Seul dans le noir, au rez-de-chaussée de la maison de sa fille, August Brill, un critique littéraire aujourd'hui paralysé, ne trouve pas le sommeil. Trois générations se côtoient dans la demeure : lui, sa fille Miriam qui peine à se remettre d'un divorce survenu pourtant il y a cinq ans, et sa petite-fille Katya qui, elle, a perdu son ex amoureux Titus dans la guerre contre l'Irak. Elle venait de le quitter et pense que c'est cette décision qui fit partir le jeune homme - alors que c'est plus probablement l'attrait financier qui motiva son choix.
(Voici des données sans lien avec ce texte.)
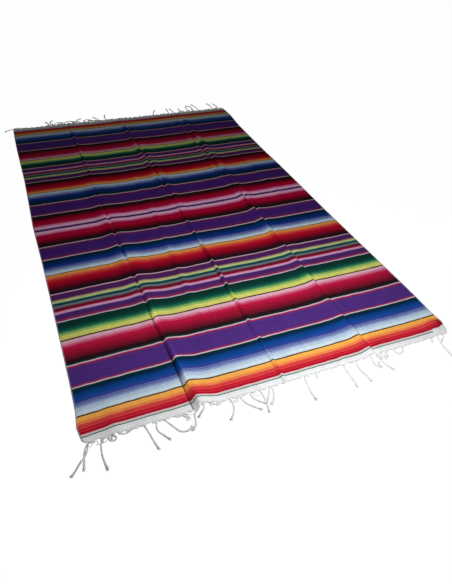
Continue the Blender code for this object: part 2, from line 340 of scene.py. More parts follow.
# The stripes from the middle of the cloth out, the same towards both ends: where each one stops in
# mm from the middle, and the dyes that it runs from and into
STRIPE_COLUMNS = ("to", "from", "into")
STRIPES = [dict(zip(STRIPE_COLUMNS, row)) for row in (
    (6, "violet", "violet"),
    (10, "violet", "lilac"),
    (20, "lilac", "lilac"),
    (28, "lilac", "pink"),
    (36, "pink", "rose"),
    (42, "rose", "crimson"),
    (58, "crimson", "crimson"),
    (73, "crimson", "deep red"),
    (88, "deep red", "maroon"),
    (98, "maroon", "black"),
    (114, "black", "black"),
    (118, "bottle green", "bottle green"),
    (122, "cream", "cream"),
    (126, "raspberry", "raspberry"),
    (134, "magenta", "plum"),
    (148, "plum", "purple"),
    (174, "purple", "purple"),
    (193, "purple", "plum"),
    (199, "plum", "magenta"),
    (204, "raspberry", "raspberry"),
    (208.5, "cream", "cream"),
    (213, "bottle green", "bottle green"),
    (224, "ink", "ink"),
    (239, "ink", "deep navy"),
    (254, "deep navy", "deep blue"),
    (262, "deep blue", "violet blue"),
    (270, "violet blue", "steel blue"),
    (282, "steel blue", "sky blue"),
    (292, "sky blue", "pale sky"),
    (302, "pale sky", "pale sky"),
    (307, "bark", "bark"),
    (312, "amber", "amber"),
    (322, "orange", "orange"),
    (331, "orange", "scarlet"),
    (342, "scarlet", "red"),
    (370, "red", "deep red"),
    (388, "deep red", "maroon"),
    (397, "maroon", "black"),
    (415, "black", "black"),
    (419.5, "cream", "cream"),
    (426, "raspberry", "plum"),
    (450, "plum", "plum"),
    (455, "sand", "sand"),
    (461, "straw", "straw"),
    (467, "pale lime", "pale lime"),
    (471, "leaf green", "leaf green"),
    (482, "teal", "teal"),
    (493, "slate", "slate"),
    (498, "dusk", "dusk"),
    (510, "wine", "deep red"),
    (516, "deep red", "pink"),
    (523, "orchid", "orchid"),
    (528, "orchid", "bright purple"),
    (546, "bright purple", "plum"),
    (556, "plum", "magenta"),
    (563, "raspberry", "raspberry"),
    (567.5, "cream", "cream"),
    (592, "bottle green", "bottle green"),
    (611, "bottle green", "forest green"),
    (620, "forest green", "leaf green"),
    (629, "leaf green", "lime"),
    (637, "lime", "lemon"),
    (652, "lemon", "lemon"),
    (658, "bark", "bark"),
    (672, "blush", "blush"),
    (676, "blush", "pink"),
    (683, "pink", "cherry"),
    (702, "cherry", "ruby"),
    (725, "ruby", "brick"),
    (743, "brick", "umber"),
    (752, "umber", "black"),
    (762, "black", "black"),
    (768, "bottle green", "bottle green"),
    (772.5, "cream", "cream"),
    (778, "cherry", "raspberry"),
    (786, "magenta", "bright purple"),
    (837, "bright purple", "bright purple"),
    (849, "bright purple", "bright purple"),
    (853, "magenta", "magenta"),
    (857.5, "raspberry", "raspberry"),
    (862, "cream", "cream"),
    (869, "bottle green", "bottle green"),
    (875, "ink", "ink"),
    (884, "ink", "navy"),
    (893, "navy", "royal blue"),
    (907, "royal blue", "royal blue"),
    (917, "royal blue", "violet blue"),
    (926, "violet blue", "steel blue"),
    (937, "steel blue", "sky blue"),
    (945, "sky blue", "pale sky"),
    (963, "pale sky", "pale sky"),
    (968, "bark", "bark"),
    (980, "amber", "amber"),
    (984, "orange", "orange"),
    (987, "amber", "amber"),
    (991, "orange", "orange"),
    (994, "scarlet", "scarlet"),
    (997, "orange", "orange"),
    (1000, "cherry", "cherry"),
    (1004, "scarlet", "scarlet"),
    (1007, "crimson", "crimson"),
    (1011, "scarlet", "scarlet"),
    (1014, "crimson", "crimson"),
    (1018, "red", "scarlet"),
    (1021, "deep red", "deep red"),
    (1026, "red", "crimson"),
    (1033, "ecru", "ecru"),
    (1037, "grey green", "grey green"),
    (1066, "white", "white"),
)]

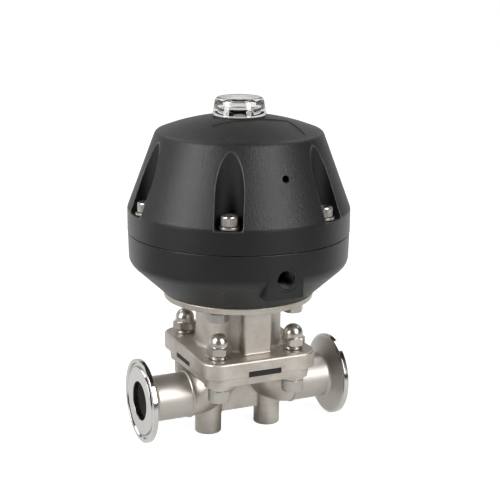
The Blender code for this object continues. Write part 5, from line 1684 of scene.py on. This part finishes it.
# %% Ground
def ground_finish():
    """White to the camera with no horizon, and a lit table to whatever the steel reflects."""
    finish = Finish("white_ground", Roughness=0.9, Specular_IOR_Level=0.1, Emission_Strength=1.0)
    finish.shader.inputs["Base Color"].default_value = (0.35, 0.35, 0.35, 1)
    here = finish.here()
    away = finish.vector("LENGTH", here)
    aside = finish.vector("DISTANCE", here, TABLE_MIDDLE)
    depth = finish.vector("DOT_PRODUCT", here, AWAY_FROM_CAMERA)
    white = GROUND_GLOW + finish.between(away, 0.15, 0.8) * (1 - GROUND_GLOW)
    behind = finish.between(depth, 0.08, 0.20)
    table = finish.between(away, 0.012, 0.035) * (1 - finish.between(aside, 0.24, 0.30)) * TABLE_GLOW
    lit = behind * BACK_GLOW + (1 - behind) * table
    finish.feed("Emission Color", by_ray(finish, white, lit))
    return finish.material


def make_ground(size):
    bm = bmesh.new()
    bmesh.ops.create_grid(bm, x_segments=1, y_segments=1, size=size / 2)
    turned(bm, math.pi, "Z")  # the order of the corners shows in the noise of the picture
    obj = as_object(bm, "ground")
    obj.data.materials.append(ground_finish())


make_ground(30)

# %% Soft boxes
def soft_box(name, turn, lift, distance, width, height, power):
    """A lamp at an angle from the camera, to the right where the angle is positive."""
    data = bpy.data.lights.new(name, "AREA")
    data.shape = "RECTANGLE"
    data.size = width
    data.size_y = height
    data.energy = power
    lamp = bpy.data.objects.new(name, data)
    bpy.context.scene.collection.objects.link(lamp)
    place = direction(AZIMUTH + math.radians(turn), math.radians(lift)) * distance
    lamp.location = AIM + place
    lamp.rotation_euler = place.to_track_quat("Z", "Y").to_euler()
    lamp.visible_transmission = False


soft_box("left_box", -58, 26, 1.1, 0.46, 0.8, 13.5)
soft_box("side_box", -110, 5, 1.1, 0.9, 0.9, 1.4)
soft_box("right_box", 42, 27, 1.1, 0.40, 0.8, 11.5)
soft_box("left_top_box", -128, 52, 1.2, 0.7, 0.7, 4.5)
soft_box("right_top_box", 128, 52, 1.2, 0.7, 0.7, 4.5)

# %% World
def make_world(fill):
    """White to the camera and to clear plastic, a low white backdrop to reflections, dim to the rest."""
    world = bpy.context.scene.world or bpy.data.worlds.new("studio")
    bpy.context.scene.world = world
    world.use_nodes = True
    sky = Nodes(world.node_tree)
    back = world.node_tree.nodes["Background"]
    depth = sky.vector("DOT_PRODUCT", sky.here(), AWAY_FROM_CAMERA)
    drop = sky.between(depth, 0.5, 0.85) * (1 - sky.between(sky.axis("Z"), 0.30, 0.60)) * BACK_GLOW
    back.inputs["Color"].default_value = (1, 1, 1, 1)
    sky.fill(back.inputs["Strength"], fill + by_ray(sky, 1 - fill, drop))


make_world(0.02)
bpy.context.scene.view_settings.view_transform = "Standard"
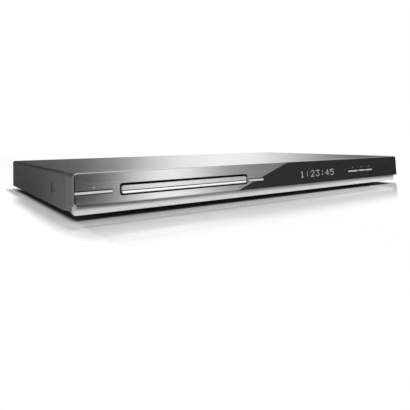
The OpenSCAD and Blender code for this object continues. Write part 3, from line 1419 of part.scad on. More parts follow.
module clamp_magnet() {
  color([0.45, 0.45, 0.47]) in_loader()
    rod_z(magnet_r, clamp_high + clamp_flange - magnet_thick, clamp_high + clamp_flange, 0, spindle_y);
}

// ---- the assembly ----

top_cover();
bottom_chassis();
rear_panel();
front_bezel();
brushed_fascia();
display_lens();
power_key();
open_close_key();
key_a();
key_b();
key_c();
feet();
foot_pads();
cover_screws();
rear_screws();
jack_block();
jack_shells();
jack_inserts();
mains_inlet();
mains_pins();
power_board();
mains_transformer();
capacitors();
heat_sink();
mains_fuse();
main_board();
decoder_chip();
memory_chips();
board_connectors();
front_board();
power_key_board();
display_tube();
tact_switches();
front_ribbon();
loader_ribbon();
loader_frame();
tray();
tray_door();
tray_door_trim();
loading_motor();
motor_pulley();
drive_belt();
pulley_gear();
drive_gear();
cam_slider();
traverse_frame();
pivot_grommets();
spindle_motor();
turntable();
pickup();
pickup_lens();
guide_rods();
sled_motor();
lead_screw();
clamp_bridge();
clamp_puck();
clamp_magnet();
loader_screws();
board_screws();
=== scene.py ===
# %% [markdown]
# # A slim disc player with a loading tray
# This lesson dresses a finished mechanical model in Blender. The model is a full-width disc player:
# a folded steel cover, a moulded front with a brushed and a gloss black panel, a loading tray, and a
# complete loader and its circuit boards inside. Its shapes are already exact, so nothing is moved.
# What is left is what Blender is good at: surfaces, fine printed marks, threads, light and a camera.

# %% Load the mechanical model
import json
import math
import bmesh
import bpy
import numpy as np
from mathutils import Matrix, Vector


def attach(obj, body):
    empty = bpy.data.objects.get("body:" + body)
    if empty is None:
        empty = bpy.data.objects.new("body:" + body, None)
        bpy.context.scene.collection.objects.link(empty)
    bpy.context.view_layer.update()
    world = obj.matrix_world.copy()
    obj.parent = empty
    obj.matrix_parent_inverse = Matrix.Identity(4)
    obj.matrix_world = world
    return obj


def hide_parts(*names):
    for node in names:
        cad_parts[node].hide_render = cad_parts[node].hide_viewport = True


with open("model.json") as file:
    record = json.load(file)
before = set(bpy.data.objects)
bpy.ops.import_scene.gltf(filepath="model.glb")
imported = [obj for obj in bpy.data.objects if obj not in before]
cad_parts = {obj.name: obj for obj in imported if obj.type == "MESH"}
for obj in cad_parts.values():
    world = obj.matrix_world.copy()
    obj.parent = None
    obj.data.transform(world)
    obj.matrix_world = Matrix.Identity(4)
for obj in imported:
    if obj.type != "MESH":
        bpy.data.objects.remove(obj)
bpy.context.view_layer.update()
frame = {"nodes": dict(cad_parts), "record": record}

# %% [markdown]
# ## Where things are
# All lengths are metres. X runs across the player, -Y is the front and Z is up from the table. The
# front panel leans forward at its foot, so a short helper says how far forward its face lies at a
# given height. Whatever is printed on the panel or stands proud of it is placed with that helper.

# %% Places on the case
MM = 0.001
FRONT = -0.12315
LOADER_X = -0.11415
PANEL_LOW, PANEL_HIGH, PANEL_LEAN = 0.0124, 0.0364, 0.0017
KEY_Z, EJECT_KEY_Z = 0.0220, 0.0211


def panel_y(z):
    """Face of the front panel: the front plane, less the lean times the share of the panel above z."""
    return FRONT - PANEL_LEAN * (PANEL_HIGH - z) / (PANEL_HIGH - PANEL_LOW)


print("panel face at the keys:", round(panel_y(KEY_Z), 5))

# %% [markdown]
# ## The camera comes first
# A product picture is judged in one view before any other, so the camera is fixed before a single
# material. A low camera with an ordinary lens makes a slim case look long and flat. The lens is kept
# level and the picture is framed with a small shift, as an architectural photographer does, so that
# upright edges stay upright.

# %% Make the camera
HEADING, ROLL = math.radians(-33.8287), math.radians(-0.4965)
eye = bpy.data.cameras.new("eye")
eye.sensor_width, eye.lens = 36.0, 35.107
eye.shift_x, eye.shift_y = 0.03111, -0.1594
eye.clip_start, eye.clip_end = 0.01, 50.0
camera = bpy.data.objects.new("eye", eye)
bpy.context.scene.collection.objects.link(camera)
level = Matrix.Rotation(math.radians(90.0), 3, "X")
turn = Matrix.Rotation(HEADING, 3, "Z") @ level @ Matrix.Rotation(ROLL, 3, "Z")
camera.location = (-0.3084711, -0.4176037, 0.0613705)
camera.rotation_euler = turn.to_euler()
bpy.context.scene.camera = camera
bpy.context.scene.view_settings.view_transform = "Standard"
print("camera height above the table:", round(camera.location.z, 4))

# %% [markdown]
# ## Shader sums as plain Python
# Blender's shader maths is a web of Math nodes, which soon gets hard to read. One small class wraps
# a node's socket and gives it +, - and *, so that `1 - mask * 0.3` builds the nodes by itself.
# Numbers use Math nodes, vectors use Vector Math and colours use Mix, because a Math node would turn
# a colour grey. Every other node is made by one method that sets its options before its sockets.

# %% The socket wrapper
class Wire:
    """One output socket of a node. Sums on it add the node that does the sum."""

    def __init__(self, net, socket):
        self.net, self.socket = net, socket

    def sum(self, kind, first, second):
        """first kind second, as a Math, Vector Math or Mix node, by what this wire carries."""
        if self.socket.type == "RGBA":
            return self.net.mix(1.0, first, second, kind)
        if self.socket.type != "VECTOR":
            return self.net.calc(kind, first, second)
        if isinstance(second, (int, float)):
            return self.net.node("ShaderNodeVectorMath", {"operation": "SCALE"},
                                 {"Vector": first, "Scale": second})
        return self.net.node("ShaderNodeVectorMath", {"operation": kind}, {0: first, 1: second})

    def __add__(self, other):
        return self.sum("ADD", self, other)

    def __sub__(self, other):
        return self.sum("SUBTRACT", self, other)

    def __rsub__(self, other):
        return self.sum("SUBTRACT", other, self)

    def __mul__(self, other):
        return self.sum("MULTIPLY", self, other)

    __radd__, __rmul__ = __add__, __mul__


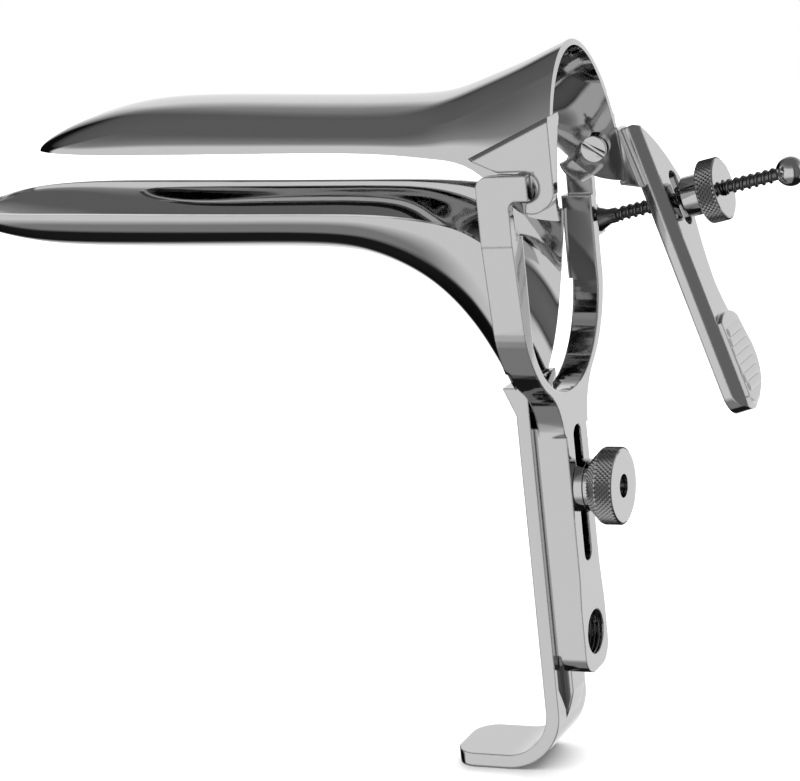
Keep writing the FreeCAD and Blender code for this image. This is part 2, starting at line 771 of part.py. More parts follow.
# Thumb lever: a plate behind the far cheek, slotted for the rod, with a broad pad at its lower end.
# It is drawn upright, as (y, height) outlines, and then leans back about the drawing's origin.
inside = mouth + size("lever_inset")
lever_body = new_body("LeverPlate")
pad(lever_body, "YZ_Plane", [
    (inside, 1.8),
    (inside + 0.9, 1.8),
    ((inside + 6.7, -3.2), (inside + 11.9, -11.0)),
    ((inside + 13.5, -16.0), (inside + 12.4, -21.5)),
    ((inside + 10.7, -28.0), (inside + 9.7, -35.0)),
    ((inside + 11.1, -42.0), (inside + 14.4, -48.5)),
    ((inside + 14.6, -55.5), (inside + 9.1, -61.0)),
    ((inside + 3.4, -62.2), (inside, -57.5)),
], "lever_distance - lever_gauge", "lever_gauge")


bevel_start = inside + size("lever_bevel")
lever_rear = size("lever_distance")
pocket_through(lever_body, "XY_Plane", [
    (lever_rear + 1.0, bevel_start + 1.0),
    (lever_rear + 1.0, bevel_start - 3.0),
    (lever_rear - 3.0, bevel_start - 3.0),
])
pad(lever_body, "YZ_Plane", [
    (inside + 2.2, -43.0),
    ((inside + 7.1, -41.6), (inside + 12.3, -43.6)),
    (inside + 13.7, -48.7),
    ((inside + 13.9, -55.3), (inside + 8.7, -60.2)),
    ((inside + 5.2, -61.2), (inside + 2.2, -59.2)),
], "lever_distance - %s" % OVERLAP, "pad_rise + %s" % OVERLAP)
pocket_through(lever_body, "YZ_Plane", round_slot(rod_side, size("lever_slot_width") / 2,
                                                  -size("lever_slot_bottom"), -size("lever_slot_top")))
lever_body.Placement = Placement(Vector(0, 0, 0), Rotation(-Y_AXIS, size("lever_lean_deg")))
root_body = new_body("LeverRoot")
pad(root_body, "XZ_Plane", [
    (5.2, 4.0),
    (6.4, 4.0),
    (10.4, -8.0),
    (6.0, -7.4),
    (5.2, -5.5),
], "-mouth_half_width - 3.6", "4.8")
lever = cut("ThumbLever", fused("LeverBlank", [lever_body, root_body]), upper_hull)
keep(lever, "thumb_lever")

doc.recompute()
for thing in doc.Objects:
    if "Invalid" in thing.State or "Error" in thing.State:
        raise RuntimeError("%s could not be built" % thing.Name)

for node in nodes:
    shape = node.Shape
    if shape.isNull() or not shape.isValid():
        raise RuntimeError("%s has no valid shape" % node.Label)
    print(node.Label, len(shape.Solids), round(shape.Volume, 1), shape.BoundBox)
    shape.exportStep("parts/%s.step" % node.Label)
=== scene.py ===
# %% [markdown]
# A bivalve speculum in mirror-polished stainless steel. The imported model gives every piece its
# place, and this script gives the pieces their finish: polish, worn edges, rolled blade rims,
# knurls, threads and serrations, seen in a bright studio with a few dark gaps, because a mirror
# shows nothing but what stands around it.

# %% Frame
import json
import math

import bmesh
import bpy
from mathutils import Matrix, Vector


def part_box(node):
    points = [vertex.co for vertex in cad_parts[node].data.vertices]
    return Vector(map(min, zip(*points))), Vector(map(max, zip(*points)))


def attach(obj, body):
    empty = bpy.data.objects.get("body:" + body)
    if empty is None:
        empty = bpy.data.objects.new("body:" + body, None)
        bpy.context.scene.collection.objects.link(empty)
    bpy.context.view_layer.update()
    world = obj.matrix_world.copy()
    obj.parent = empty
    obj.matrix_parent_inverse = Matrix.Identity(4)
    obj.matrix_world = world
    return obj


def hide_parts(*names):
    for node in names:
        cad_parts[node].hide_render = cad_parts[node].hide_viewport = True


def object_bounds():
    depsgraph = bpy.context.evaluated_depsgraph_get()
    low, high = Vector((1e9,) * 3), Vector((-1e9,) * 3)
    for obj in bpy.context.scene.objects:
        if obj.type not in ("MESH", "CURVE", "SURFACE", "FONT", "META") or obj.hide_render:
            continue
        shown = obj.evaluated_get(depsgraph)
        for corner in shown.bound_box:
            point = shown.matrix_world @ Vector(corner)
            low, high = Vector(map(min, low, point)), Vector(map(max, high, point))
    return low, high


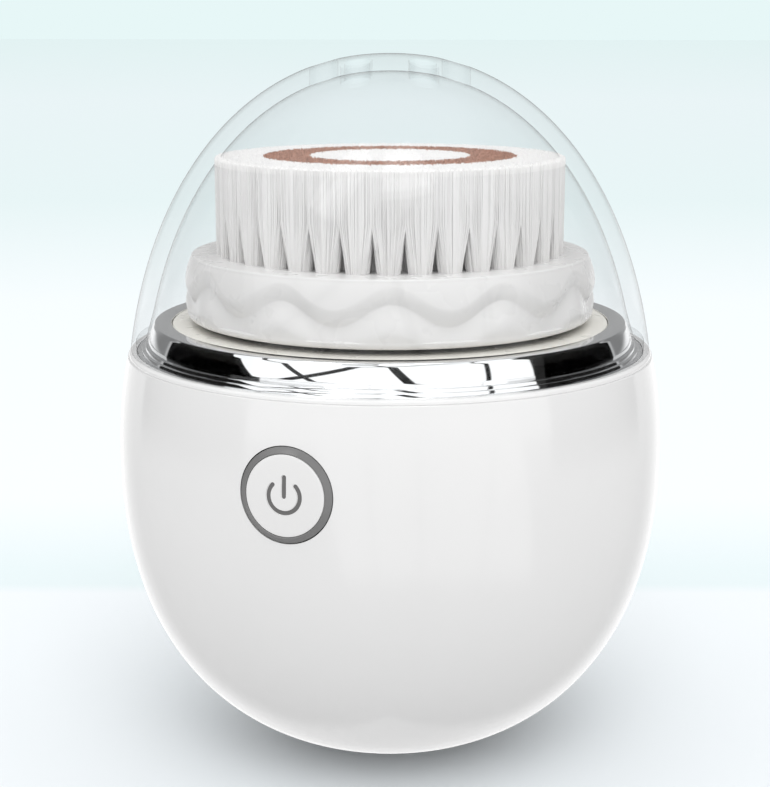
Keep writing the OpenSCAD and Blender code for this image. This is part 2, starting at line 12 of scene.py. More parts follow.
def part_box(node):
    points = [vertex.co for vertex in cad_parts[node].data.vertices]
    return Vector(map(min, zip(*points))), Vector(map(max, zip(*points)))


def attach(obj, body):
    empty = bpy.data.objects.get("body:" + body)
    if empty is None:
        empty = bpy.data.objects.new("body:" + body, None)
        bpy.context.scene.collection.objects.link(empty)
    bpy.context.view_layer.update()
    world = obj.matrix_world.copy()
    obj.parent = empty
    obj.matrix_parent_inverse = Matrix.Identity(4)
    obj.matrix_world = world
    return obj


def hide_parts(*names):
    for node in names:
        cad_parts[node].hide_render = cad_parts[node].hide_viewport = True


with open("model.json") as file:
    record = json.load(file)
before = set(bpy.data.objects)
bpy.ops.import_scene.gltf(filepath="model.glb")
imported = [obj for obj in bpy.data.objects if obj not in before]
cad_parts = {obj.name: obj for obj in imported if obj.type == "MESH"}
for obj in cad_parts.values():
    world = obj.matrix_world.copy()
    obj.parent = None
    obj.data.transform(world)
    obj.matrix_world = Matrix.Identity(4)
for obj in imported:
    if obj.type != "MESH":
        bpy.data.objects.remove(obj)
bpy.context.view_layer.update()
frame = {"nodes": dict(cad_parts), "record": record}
MM = 0.001

# ---------------------------------------------------------------- driving sizes, in millimetres


def top_of(node):
    """Height of a CAD node's top."""
    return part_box(node)[1].z / MM


def foot_of(node):
    """Height of a CAD node's underside."""
    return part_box(node)[0].z / MM


BODY_R = 37.5
WAIST_Z = 41.45
BOWL_H = 42.65
BOWL_POWER = 2.34
SHOULDER_H = 49.0
BASE_Z = foot_of("body_shell")
RIM_Z = top_of("body_shell")
BODY_WALL = 2.2
LEDGE_R = 34.9
LEDGE_Z = 54.3

COVER_R = 36.5
COVER_Z = 43.32
COVER_H = top_of("dome_cover") - COVER_Z
COVER_POWER = 2.14
COVER_WALL = 2.3
VENT_R = 1.95
VENT_RING_R = 8.9
VENTS = 6
SET_DOWN = 19.25

HEAD_Z = foot_of("brush_base")
HEAD_R = 28.25
HEAD_WIDEST_Z = 63.3
BRISTLE_Z = top_of("brush_base") - 0.1
TIP_Z = top_of("outer_bristles")
WAVES = 12
HEAD_TURN = 9.25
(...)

Il sera bien davantage question de Katya dans le roman, d'abord puisque Miriam est absorbée par la biographie de Rose Hawthorne qu'elle doit achever, ensuite parce que le vieil homme regarde avec sa petite-fille des films toute la sainte journée. Cette occupation est l'occasion d'une digression captivante sur le cinéma : Katya prétend, en effet, que l’un des traits des grands cinéastes est leur capacité à faire incarner des sentiments humains par des objets. Elle cite à l'appui de sa thèse trois exemples : dans Le voleur de bicyclette, ce sont des ballots de draps qui évoquent la misérable condition des femmes ; dans La grande illusion, ce sont les couverts laissés sur la table par Gabin et Dalio qui disent tout de la solitude des femmes à la guerre ; dans Le monde d'Apu, c'est une épingle à cheveux contemplée par le jeune héros qui exprime l'amour qu'il lui porte. Un peu plus tard, Brill ajoutera un quatrième exemple, Le voyage à Tokyo, où une montre consultée par Noriko raconte la fuite du temps, l'un des thèmes du film. Toujours il s'agit, note Katya, de la condition féminine. De Sica, Renoir, Satyajit Ray et Ozu : tous figurent haut dans mon panthéon personnel et, moi qui rédige en moyenne deux critiques de cinéma hebdomadaires, j'ai reçu 5 sur 5 les analyses de Katya et Brill - avoir vu chacun de ces films a pu aider. Un Italien, un Français, un Indien, un Japonais : on notera l'ouverture au monde de Brill et de sa petite fille, caractéristique de la côte Est et pas vraiment représentative de l’États-Unien moyen...
Comme il ne parvient pas à dormir, Brill invente une histoire, celle d'Owen Brick, un magicien de profession parti combattre en Irak comme le défunt Titus.
Owen se réveille dans un trou, ne comprend pas ce qu'il s'est passé. Il ne tarde pas à comprendre qu'il n'y a jamais eu de guerre en Irak, qu'en revanche une guerre civile a éclaté, que de nombreux Etats ont fait sécession, à commencer par celui de New York. Un sous-officier, le sergent Tobak, le charge d'une mission : assassiner un homme, celui qui a inventé cette guerre qui dure depuis quatre ans. Cet homme s'avèrera être August Brill.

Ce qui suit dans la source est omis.